Antique Earthenware Hill Tribe Pipe, Burma (3474A)
Original price was: $90.00.$80.00Current price is: $80.00.
H: 2” W: 1.75” D: 4” | FREE SHIPPING WITHIN CONTINENTAL U.S.
Mold made with intricate designs, clay earthen ware tobacco/opium pipes were woven into Burmese and Thai Hill Tribe social and cultural traditions. This is a unique gift a pipe smoker, although for decorative purposes only.
Description
For centuries Burmese and Northern Thai Hill Tribe farmers and provincial residents have used clay earthen pipes for smoking tobacco and opium. The tradition was an essential part of the daily life and social norms of various regional ethnic groups, including the Karen, Hmong, Shan, Lawa and Akhu. It was so key among the Akhu that pipe smoking was a part of courtship. In which young men would craft bamboo pipes to give them to young women to court them. Pipes like this are sometimes found buried in the dirt by farmers when preparing their fields for planting.

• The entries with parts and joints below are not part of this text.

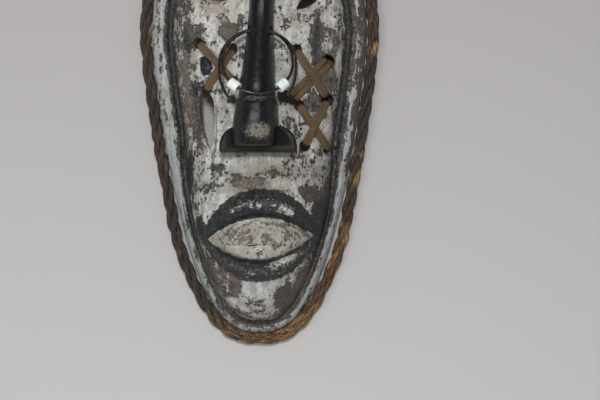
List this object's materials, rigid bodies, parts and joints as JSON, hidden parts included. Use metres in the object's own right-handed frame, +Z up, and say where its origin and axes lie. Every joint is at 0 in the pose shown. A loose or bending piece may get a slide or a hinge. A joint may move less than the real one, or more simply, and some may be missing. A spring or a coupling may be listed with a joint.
{
  "type": "carved wooden face mask",
  "caption": "Long hollowed wooden wall mask with a separate black nose, rope-edged rim, stitched cheeks and a beaded wire hoop that swings in the nose.",
  "frame": {"origin": "on the flat back of the rim, at the middle of its top, where the mask is held to the wall", "axes": "+Z up, -Y out of the wall towards the viewer, so the back of the rim lies in the plane y = 0; +X to the viewer's right"},
  "size_m": [0.2, 0.0936, 0.4045],
  "materials": {
    "painted_wood": "worn white paint over dark wood",
    "black_wood": "smooth black stain, satin",
    "raw_wood": "bare",
    "plant_rope": "twisted plant fibre, matte",
    "rattan": "flat split cane, dull",
    "black_wire": "black, glossy",
    "white_bead": "satin white",
    "iron": "dark, rusted"
  },
  "bodies": {
    "root": {"mask_shell": "painted_wood", "nose": "black_wood", "rim_rope": "plant_rope", "rope_whipping": "plant_rope", "nose_peg_upper": "raw_wood", "nose_peg_lower": "raw_wood", "hanging_eye": "iron", "rope_tack_1": "iron", "rope_tack_2": "iron", "rope_tack_3": "iron", "rope_tack_4": "iron", "rope_tack_5": "iron", "rope_tack_6": "iron", "rope_tack_7": "iron", "rope_tack_8": "iron", "rope_tack_9": "iron", "rope_tack_10": "iron", "rope_tack_11": "iron", "rope_tack_12": "iron", "cheek_stitch_left_under": "rattan", "cheek_stitch_left_over": "rattan", "cheek_stitch_right_upper_over": "rattan", "cheek_stitch_right_upper_under_a": "rattan", "cheek_stitch_right_upper_under_b": "rattan", "cheek_stitch_right_lower_under": "rattan", "cheek_stitch_right_lower_over": "rattan"},
    "hoop": {"hoop_wire": "black_wire"},
    "bead_right": {"bead_right": "white_bead"},
    "bead_left": {"bead_left": "white_bead"}
  },
  "joints": [
    {"name": "hoop_swing", "type": "hinge", "parent": "root", "child": "hoop", "pos_m": [0.00195, -0.06316, -0.12826], "axis": [-1, 0, 0], "range_deg": [0, 130]},
    {"name": "bead_right_slide", "type": "hinge", "parent": "hoop", "child": "bead_right", "pos_m": [0.0005, -0.076, -0.1546], "axis": [0, -0.8988, 0.4384], "range_deg": [0, 6]},
    {"name": "bead_left_slide", "type": "hinge", "parent": "hoop", "child": "bead_left", "pos_m": [0.0005, -0.076, -0.1546], "axis": [0, 0.8988, -0.4384], "range_deg": [0, 10]}
  ]
}
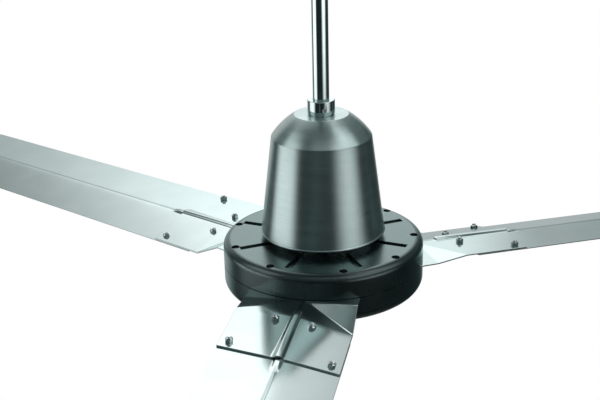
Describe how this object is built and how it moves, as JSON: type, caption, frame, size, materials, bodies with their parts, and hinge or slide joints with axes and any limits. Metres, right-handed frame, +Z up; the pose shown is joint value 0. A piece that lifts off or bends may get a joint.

Pipes were fabricated following techniques passed down for generations to create smoking pieces of similar sizes, decoration, and overall composition with traditional adornments. their blackish color resulted from being fired in a high carbon reduction atmosphere with little oxygen.
Although a single piece, this 19th-century pipe was designed as if it were made in two distinct parts: a stem into which a bamboo or metal rod was inserted to draw smoke. and a rounded bowl that sits on a flat-footed base. Overall, the design is fairly complex and intricate. The long stem is covered with a molded decorative double-meander design while the bowl is covered with deeply articulated spurs on the sides double-meander designs, thick lines in relief, and rounded raised ridges above an indented body with smaller articulated spurs. Sylvia Frasier-Lu in her Burmese Crafts Past and Present illustrates a similar pipe (p. 205) was made in multiple Burmese provincial pottery villages dated to the Pagan Period which ended in 1297.
As one might expect from a buried earthenware piece of this age, there are small chips on the bowl lip and body and a loss on the end of the pipe’s stem. Otherwise, it is in very good condition.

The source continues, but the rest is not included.